Roy Bedicheck

Born in a log cabin in Illinois in 1878, he moved when he was five to his father's homestead in Eddy, Texas. He loved the Hill Country ever since "as a little boy of the blackland cotton prairies, he made a covered wagon trip with his family for a month every summer to camp on the tree-covered hills along the Colorado River" (12). In 1897 he became a student at the University of Texas. At the time U. T. consisted of two buildings, Old Main and B Hall. Bedichek joined Phi Delta Theta fraternity. In his senior year he was editor of the Cactus. He graduated in 1903.

He worked on ranches and taught English in high schools in Houston and San Angelo. In 1908 he homesteaded 320 acres in New Mexico. He married a student he met at U.T., Lillian Greer, in 1910. In 1914 he began working for the University Interscholastic League in the Extension Division on the Little Campus, serving as Director from 1922 to 1948. He shared a love of the Hill Country with two faculty members, Dobie of English, and Webb of History, "Dobie writing of its folklore, Webb of its frontier history, and Bedichek of its birds, its animals and native plantts, and of the way of life of its people" (10). All his books were written at the end of his life. Webb and Dobie arranged for him to spend a year before his retirement writing his first book at Webb's Friday Mountain ranch, about sixteen miles southwest of Austin. That book, Adventures with a Texas Naturalist, was published a year later (1947), followed by Karankaway Country (1950), Educational Competition (1956), and The Sense of Smell (1960). The lasts was published after his death in 1959.

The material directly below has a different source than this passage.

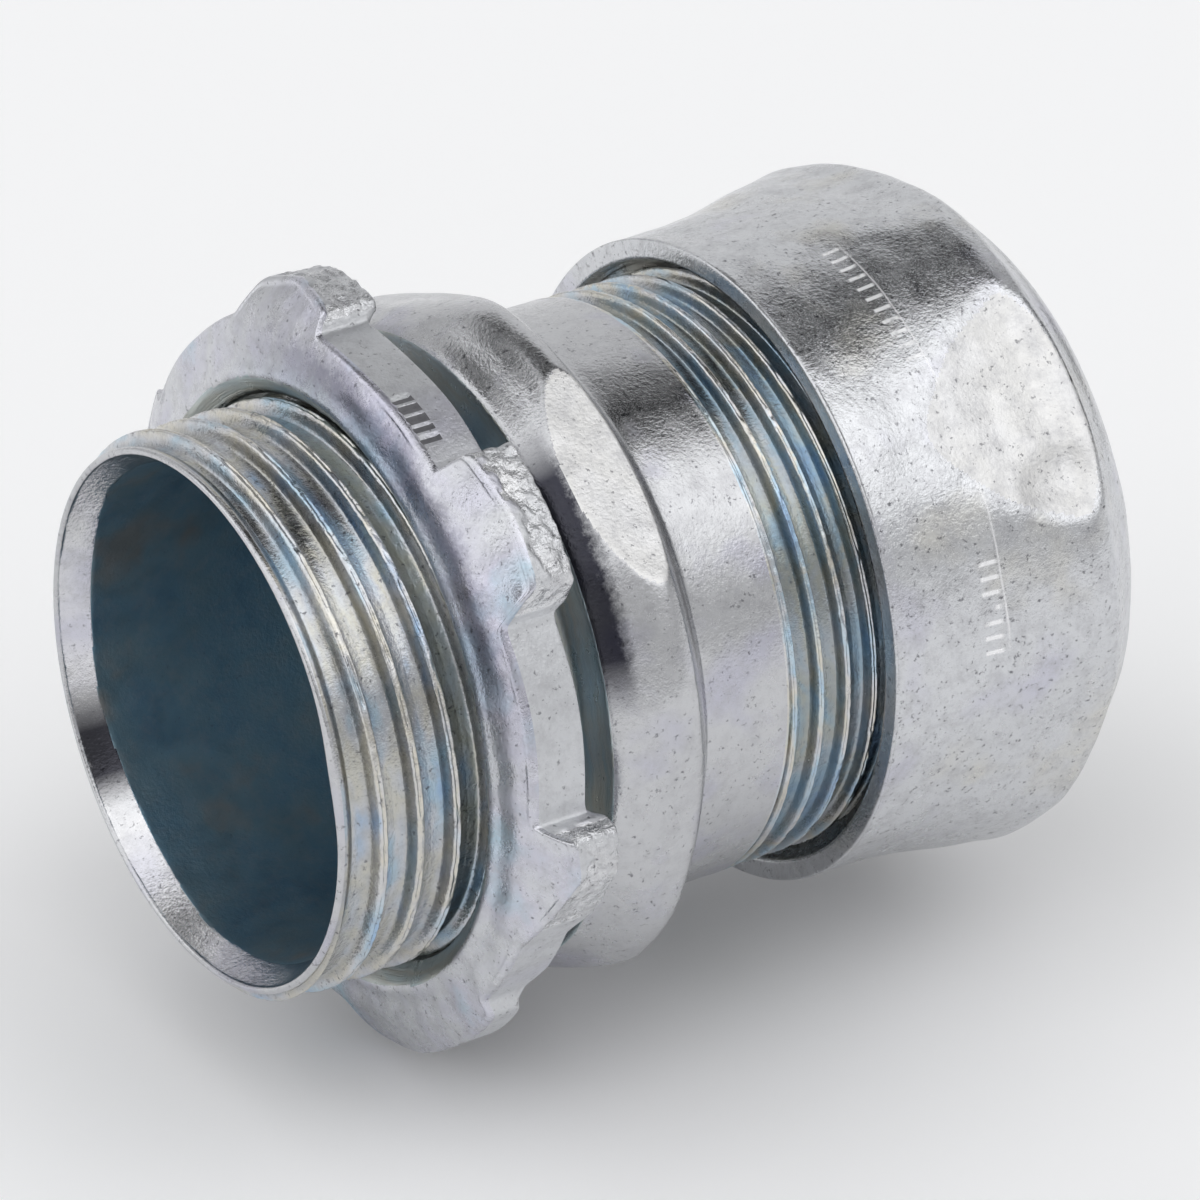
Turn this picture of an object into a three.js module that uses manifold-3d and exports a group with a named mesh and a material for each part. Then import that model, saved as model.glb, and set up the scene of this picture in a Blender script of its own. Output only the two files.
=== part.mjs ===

In Adventures he describes various kinds of nature writers: "literary scientists, poets, straight-out naturalists, naturalist philosophers, artist-naturalists, ... not to mention literary men and women with only a naturalist's side line" (85). A meticulous naturalist, in the Introduction to his Karankaway Country he acknowledges his debts to Wordsworth by recalling Wordsworth's recommendation to "remember in tranquillity" one's responses to nature. Also, "he gives in the Introduction ... a Wordsworthian glimpse of an experience in his tenth spring, when on his first pony, alone in a meadow at daybreak, he 'became acutely conscious of natural beauty and felt for some moments an elevation which has been repeated with such intensity only at rare intervals since'" (8).

 

Eleanor James, Roy Bedichek, Austin: Steck-Vaughn, 1970.